I just finished a rip-roaring read of "In the Dark" by Simon Read. This was a page-turner of the first order, a breathless, head-on trip down the London Blackout road to hell. With not a word to spare, Mr. Read offered a fascinating look into the other London of the 1940s, replete with booze, sex, murder, and the stuff of nightmares that crawls out from under rocks when it's dark. The amazing part of the story is the dogged determination of the detectives who nailed the RAF sociopath with a combination of intelligence and common sense gumshoing. Readers will not be disappointed with the author's almost fictional storytelling style because it allows us to peek into the psyches of the killer and his hapless victims as though they had given interviews after the fact. Mr. Read obviously did his homework in researching this case due to the detail and scope of the facts therein. This book is a "must read" for any true crime buff, guaranteed.

Like It Is

Simon Read strikes again... John Douglas, author of Mindhunter and one of the agents who started the FBI's Behavioral Profiling Unit, once said that serial killers shouldn't be treated like celebrities. Rather, they should be given sneering nicknames and treated like the scum they are. Simon doesn't give "The Blackout Ripper" any derrogatory nicknames, but he doesn't give the guy any breaks, either. And that's what I love about this book. So many true crime novels give a dramatic spin to the murderer. They're given a status far beyond what they deserve, elevated to the ranks of purest evil rather than pointed up as the dregs they are.

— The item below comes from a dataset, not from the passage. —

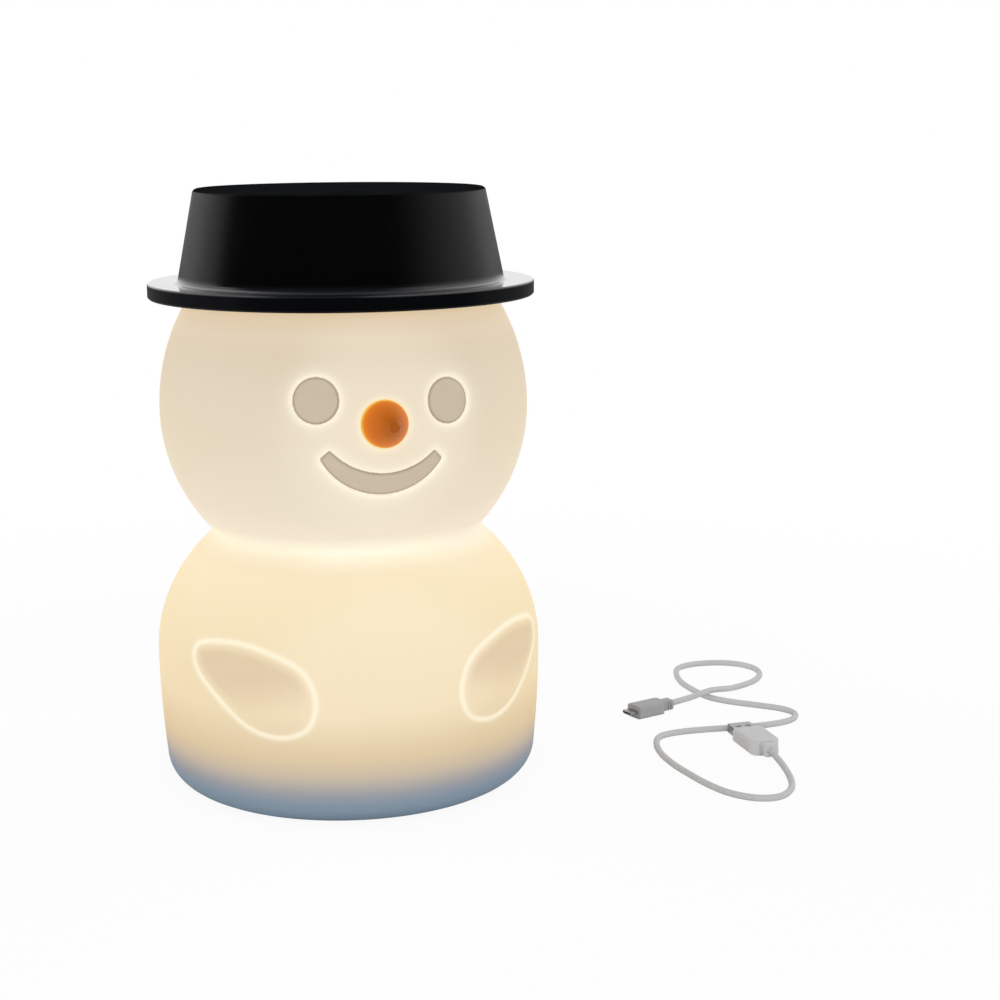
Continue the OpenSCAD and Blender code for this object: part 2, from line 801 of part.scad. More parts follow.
module control_board() {
    color([0.1, 0.42, 0.25])
        difference() {
            translate([-board_w / 2, board_y, board_top - board_t])
                cube([board_w, board_d, board_t]);
            place_board_posts()
                translate([0, 0, board_top - board_t - 1])
                    cylinder(r = small_screw_r + fit, h = 4);
        }
}

// A part with its top at z = 0, under the board
module hung_part(size) {
    translate([0, 0, -size[2]])
        cube(size);
}

module board_parts() {
    under = board_top - board_t;
    charge_chip = [5, 4, 1.5];
    coil = [5.2, 5.2, 2.4];
    touch_chip = [3, 3, 1.2];
    resistor = [2, 1.2, 0.8];
    color([0.12, 0.12, 0.13]) {
        translate([-0.2 * board_w, board_y + 0.36 * board_d, under])
            hung_part(charge_chip);
        translate([-0.02 * board_w, board_y + 0.32 * board_d, under])
            hung_part(coil);
        translate([0.2 * board_w, board_y + 0.36 * board_d, under])
            hung_part(touch_chip);
        for (i = [0:3])
            translate([board_w * (0.16 * i - 0.27), board_y + 0.68 * board_d, under])
                hung_part(resistor);
        translate([-0.16 * board_w, board_y + 0.48 * board_d, board_top])
            cube([4, 3, 1.1]);
    }
}

module board_screws() {
    color([0.7, 0.7, 0.72])
        place_board_posts()
            translate([0, 0, board_top - board_t - small_head_t])
                screw(small_screw_r, small_head_r, small_head_t, board_screw_l);
}

module socket_outline(inset) {
    w = socket_w / 2 - inset;
    h = socket_h / 2 - inset;
    polygon([[-w + 1, -h], [w - 1, -h], [w, -h + 1], [w, h], [-w, h], [-w, -h + 1]]);
}

module usb_socket() {
    mouth_y = block_y + 0.6;
    color([0.75, 0.76, 0.78])
        translate([0, mouth_y, board_top + socket_h / 2]) {
            rotate([90, 0, 0])
                difference() {
                    linear_extrude(socket_d)
                        socket_outline(0);
                    translate([0, 0, -1])
                        linear_extrude(socket_d - 0.4 + 1)
                            socket_outline(0.3);
                }
            translate([-1.9, -socket_d + tiny, 0])
                cube([3.8, socket_d - 1.2, 0.6]);
        }
}

module status_led() {
    color([0.95, 0.3, 0.2])
        translate([status_x - 0.8, block_y - 1.6, board_top])
            cube([1.6, 0.9, 2]);
}

module status_light_pipe() {
    color([0.9, 0.92, 0.95])
        translate([status_x, 0, port_z])
            bar_y(pipe_r, block_y - 0.3, panel_y - 0.1);
}

module power_button() {
    color([0.86, 0.85, 0.83])
        translate([button_x, 0, port_z])
            rotate([-90, 0, 0])
                rotate_extrude()
                    polygon([
                        [0, stem_end], [stem_r, stem_end], [stem_r, button_step - button_flange_t],
                        [button_flange_r, button_step - button_flange_t], [button_flange_r, button_step],
                        [button_r, button_step], [button_r, button_face - 0.5], [button_r - 0.5, button_face],
                        [0, button_face - 0.25]
                    ]);
}

module button_switch() {
    color([0.2, 0.2, 0.22])
        difference() {
            translate([button_x - switch_w / 2, switch_face - switch_d, board_top])
                cube([switch_w, switch_d, switch_h]);
            translate([button_x, 0, port_z])
                bar_y(plunger_r + slide_fit, stem_end - plunger_l - button_travel - 0.2, switch_face + 1);
        }
}

module switch_plunger() {
    color([0.95, 0.95, 0.93])
        translate([button_x, 0, port_z])
            bar_y(plunger_r, stem_end - plunger_l, stem_end);
}

// ---- Battery and wires ----

module battery() {
    color([0.25, 0.45, 0.75])
        translate([-cell_l / 2, -cell_y, cell_z])
            rotate([0, 90, 0])
                rotate_extrude()
                    polygon([
                        [0, 0], [cell_r - 0.4, 0], [cell_r, 0.4],
                        [cell_r, cell_l - 2.6], [cell_r - 0.3, cell_l - 2.2], [cell_r - 0.3, cell_l - 1.6],
                        [cell_r, cell_l - 1.2], [cell_r - 0.5, cell_l - 0.8], [cell_r - 2.4, cell_l - 0.8],
                        [cell_r - 2.8, cell_l], [0, cell_l]
                    ]);
}

module battery_wires() {
    turn_y = cell_r + 5 - cell_y;
    board_x = board_w / 2 + 3 * wire_r;
    color([0.75, 0.12, 0.1])
        for (side = [-1, 1])
            wire([
                [side * cell_l / 2, -cell_y, wire_z],
                [side * wire_x, -cell_y, wire_z],
                [side * wire_x, turn_y, wire_z],
                [side * board_x, turn_y, wire_z],
                [side * board_x, board_y + 0.56 * board_d, wire_z],
                [side * board_w / 2, board_y + 0.56 * board_d, wire_z]
            ]);
}

module led_wires() {
    color([0.15, 0.15, 0.16])
        for (side = [-1, 1])
            wire([
                [side * 1.4, board_y + 0.2 * board_d, board_top],
                [side * 1.4, board_y + 0.2 * board_d, board_top + 5],
                [side * 1.4, led_hole_y, board_top + 5],
                [side * 1.4, led_hole_y, led_board_z]
            ]);
}

// ---- Charging lead ----

// A plug's body along +X from x = 0: straight near the mouth, rounded at the end where the lead comes out
module plug_body(l, w, h, sleeve) {
    r = w * 0.36;
    intersection() {
        union() {
            translate([sleeve[0] + r, -w / 2, 0])
                cube([l - r, w, h]);
            translate([sleeve[0], -w / 2 + r, 0])
                cube([r + 1, w - 2 * r, h]);
            for (side = [-1, 1])
                translate([sleeve[0] + r, side * (w / 2 - r), 0])
                    cylinder(r = r, h = h);
        }
        translate([0, 0, h / 2])
            rotate([0, 0, -90])
                rounded_block(w, h, 2, 0, l + sleeve[0]);
    }
    translate([0, 0, h / 2])
        rotate([0, 0, -90])
            difference() {
                rounded_block(sleeve[1], sleeve[2], 1.8, 0, sleeve[0] + 1);
                for (i = [0:1], side = [-1, 1])
                    translate([side * sleeve[1] / 2 - 0.8, 1.4 + 1.7 * i, -h])
                        cube([1.6, 0.8, 2 * h]);
            }
}

module place_micro() {
    translate([micro_exit[0], micro_exit[1], 0])
        rotate([0, 0, micro_turn])
            children();
}

module micro_plug_body() {
    color([0.72, 0.72, 0.73])
        place_micro()
            plug_body(micro_l, micro_w, micro_h, micro_sleeve);
}

module micro_plug_tip() {
    start = micro_sleeve[0] + micro_l;
    l = micro_tip[0];
    w = micro_tip[1] / 2;
    h = micro_tip[2] / 2;
    color([0.6, 0.6, 0.62])
        place_micro()
            translate([start, 0, micro_h / 2])
                rotate([90, 0, 90])
                    difference() {
                        linear_extrude(l)
                            polygon([[-w + 0.9, -h], [w - 0.9, -h], [w, -h + 0.7], [w, h], [-w, h], [-w, -h + 0.7]]);
                        translate([-w + 0.3, -0.3, 1])
                            cube([2 * w - 0.6, 0.75, l]);
                    }
}

function side_way(p, i) = let (t = unit(p[min(i + 1, len(p) - 1)] - p[max(i - 1, 0)])) unit(cross([0, 0, 1], t));
function up_way(p, i) = let (t = unit(p[min(i + 1, len(p) - 1)] - p[max(i - 1, 0)])) cross(t, side_way(p, i));

module lead_cord() {
    p = [for (q = open_curve(route, cord_steps)) [q[0], q[1], max(q[2], cord_r)]];
    n = len(p);
    turn = 180 / cord_sides;
    rings = [
        for (i = [0:n - 1], k = [0:cord_sides - 1]) let (a = turn + 360 * k / cord_sides)
            p[i] + cord_r / cos(turn) * (cos(a) * side_way(p, i) + sin(a) * up_way(p, i))
    ];
    walls = [
        for (i = [0:n - 2], k = [0:cord_sides - 1]) let (j = (k + 1) % cord_sides)
            [i * cord_sides + k, (i + 1) * cord_sides + k, (i + 1) * cord_sides + j, i * cord_sides + j]
    ];
    color([0.75, 0.75, 0.76])
        polyhedron(
            rings,
            concat(
                walls,
                [[for (k = [0:cord_sides - 1]) k]],
                [[for (k = [cord_sides - 1:-1:0]) (n - 1) * cord_sides + k]]
            ),
            convexity = 10
        );
}

module place_usb() {
    translate([usb_exit[0], usb_exit[1], 0])
        rotate([0, 0, usb_turn])
            children();
}

module usb_plug_body() {
    color([0.77, 0.77, 0.78])
        place_usb()
            plug_body(usb_l, usb_w, usb_h, usb_sleeve);
}

module usb_plug_shell() {
    start = usb_sleeve[0] + usb_l;
    l = usb_shell[0];
    w = usb_shell[1];
    h = usb_shell[2];
    window = 2.5;
    window_x = usb_shell[0] * 0.57;
    color([0.66, 0.66, 0.68])
        place_usb()
            translate([start, 0, usb_h / 2])
                difference() {
                    translate([0, -w / 2, -h / 2])
                        cube([l, w, h]);
                    translate([-1, -w / 2 + usb_shell_t, -h / 2 + usb_shell_t])
                        cube([l + 2, w - 2 * usb_shell_t, h - 2 * usb_shell_t]);
                    for (side = [-1, 1])
                        translate([window_x - window, side * 2.6 - window / 2, -h])
                            cube([window, window, 2 * h]);
                }
}

module usb_plug_tongue() {
    start = usb_sleeve[0] + usb_l;
    w = usb_shell[1] - 2 * usb_shell_t;
    color([0.93, 0.93, 0.92])
        place_usb()
            translate([start, -w / 2 + 0.1, usb_h / 2 - usb_shell[2] / 2 + usb_shell_t + 0.05])
                cube([usb_shell[0] - 0.6, w - 0.2, 1.9]);
}

module usb_plug_contacts() {
    start = usb_sleeve[0] + usb_l;
    strip = [usb_shell[0] - 4, 1, 0.15];
    color([0.85, 0.7, 0.3])
        place_usb()
            for (y = [-3.5, -1, 1, 3.5])
                translate([start + 2, y - 0.5, usb_h / 2 - usb_shell[2] / 2 + usb_shell_t + 1.95])
                    cube(strip);
}

skin();
left_eye();
right_eye();
mouth();
nose();
hat();
base_housing();
base_cover();
base_pad();
cover_screws();
led_board();
leds();
led_screws();
diffuser_dome();
control_board();
board_parts();
board_screws();
usb_socket();
status_led();
status_light_pipe();
power_button();
button_switch();
switch_plunger();
battery();
battery_wires();
led_wires();
micro_plug_body();
micro_plug_tip();
lead_cord();
usb_plug_body();
usb_plug_shell();
usb_plug_tongue();
usb_plug_contacts();
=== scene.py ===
"""Snowman night light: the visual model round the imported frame, laid out as an add-on.

Metres, +Z up. The origin is the centre of the pad that the lamp stands on, and the face looks along -Y.
Each piece has its own operator, and main() runs them in order.
"""

import math

import bmesh
import bpy
import numpy as np
from bpy.props import FloatProperty, FloatVectorProperty, IntProperty, PointerProperty
from mathutils import Matrix, Vector


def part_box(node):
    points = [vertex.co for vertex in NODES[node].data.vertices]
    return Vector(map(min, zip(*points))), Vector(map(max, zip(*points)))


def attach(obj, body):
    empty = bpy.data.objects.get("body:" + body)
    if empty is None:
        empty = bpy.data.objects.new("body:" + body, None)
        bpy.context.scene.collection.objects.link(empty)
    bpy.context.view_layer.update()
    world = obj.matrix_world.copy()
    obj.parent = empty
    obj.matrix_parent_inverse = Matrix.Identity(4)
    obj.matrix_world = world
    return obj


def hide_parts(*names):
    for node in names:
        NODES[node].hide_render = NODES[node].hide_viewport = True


bl_info = {
    "name": "Snowman Night Light",
    "version": (1, 0, 0),
    "blender": (4, 5, 0),
    "location": "View3D > Sidebar > Night Light",
    "description": "Builds a lit snowman night light with its hat and its charging lead",
    "category": "Add Mesh",
}

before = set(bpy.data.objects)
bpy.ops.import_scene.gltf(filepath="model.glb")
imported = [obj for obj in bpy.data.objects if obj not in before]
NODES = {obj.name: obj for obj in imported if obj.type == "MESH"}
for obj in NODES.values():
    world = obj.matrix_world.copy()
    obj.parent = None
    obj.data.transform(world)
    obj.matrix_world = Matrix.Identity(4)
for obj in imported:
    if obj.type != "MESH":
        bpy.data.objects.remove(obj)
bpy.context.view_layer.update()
MM = 0.001
SKIN_LOW, SKIN_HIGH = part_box("skin")

# Where things show, in the photograph's frame: (x, y), or one of the two for an edge. The plugs' points are
# the render's, because the photograph shows the lead from above and the model has it on the floor.
IMAGE_SIZE = (1000, 1000)
IMAGE_POINTS = {
    "brim_left": (147.6, None),
    "brim_right": (534.5, None),
    "hat_top": (None, 181.5),
    "foot_bottom": (None, 819.5),
    "left_eye": (313.2, 400.8),
    "right_eye": (446.7, 400.4),
    "nose_tip": (396.3, 427.6),
    "mouth": (382.7, 472.0),
    "left_mitten": (258.0, 687.0),
    "right_mitten": (500.0, 670.0),
    "small_plug": (649.3, 707.9),
    "large_plug": (755.0, 740.3),
}


# ---- Settings ----


def length(name, description, default):
    return FloatProperty(
        name=name, description=description, default=default, unit="LENGTH", subtype="DISTANCE"
    )


def angle(name, description, degrees):
    return FloatProperty(
        name=name, description=description, default=math.radians(degrees), unit="ROTATION", subtype="ANGLE"
    )


def number(name, description, default, unit="NONE"):
    return FloatProperty(name=name, description=description, default=default, unit=unit)


def colour(name, description, default):
    return FloatVectorProperty(
        name=name, description=description, default=default, size=3, min=0, max=1, subtype="COLOR"
    )


class CameraSettings(bpy.types.PropertyGroup):
    lens: number("Lens", "Focal length", 69.8, "CAMERA")
    sensor: number("Sensor", "Width of the sensor", 36, "CAMERA")
    azimuth: angle("Azimuth", "Where the camera stands round the lamp, from the front", -11.6)
    distance: length("Distance", "Level distance from the lamp's axis", 0.9137)
    height: length("Height", "Height above the floor", 0.3143)
    turn: angle("Turn", "How far it looks past the lamp's axis, to the right", 4.606)
    tilt: angle("Tilt", "How far it looks down", 11.241)
    roll: angle("Roll", "Turn about its own axis", -0.401)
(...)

You get a "poor darling" sense as horrible childhoods are excavated for some reason why such a nice, quiet guy happens to be such a sadistic [...]. Simon doesn't deliver that kind of schlock. What he gives you is unvarnished reality. He writes in such a way that you can feel the old London pavements under your feet, cringing fear as you become a citizen dodging not only Luftwaffe bombs but also the killer taking full advantage of blackout conditions to live his sick fantasies. You get to meet this [...] face-to-face, and you get to stare into the all-too-human face of inhumanity. The book creates a total atmosphere. You will end up feeling the grinding despair of people dealing with two very overwhelming situations, and you will get to see not only the worst predations of a man, but the amazing things ordinary people can do. There was a war on. They shouldn't have had to deal with a murderer on top of it. But they did. And Simon gives them the rare gift of telling it just like it was, making sure those extraordinary ordinary people will not be forgotten.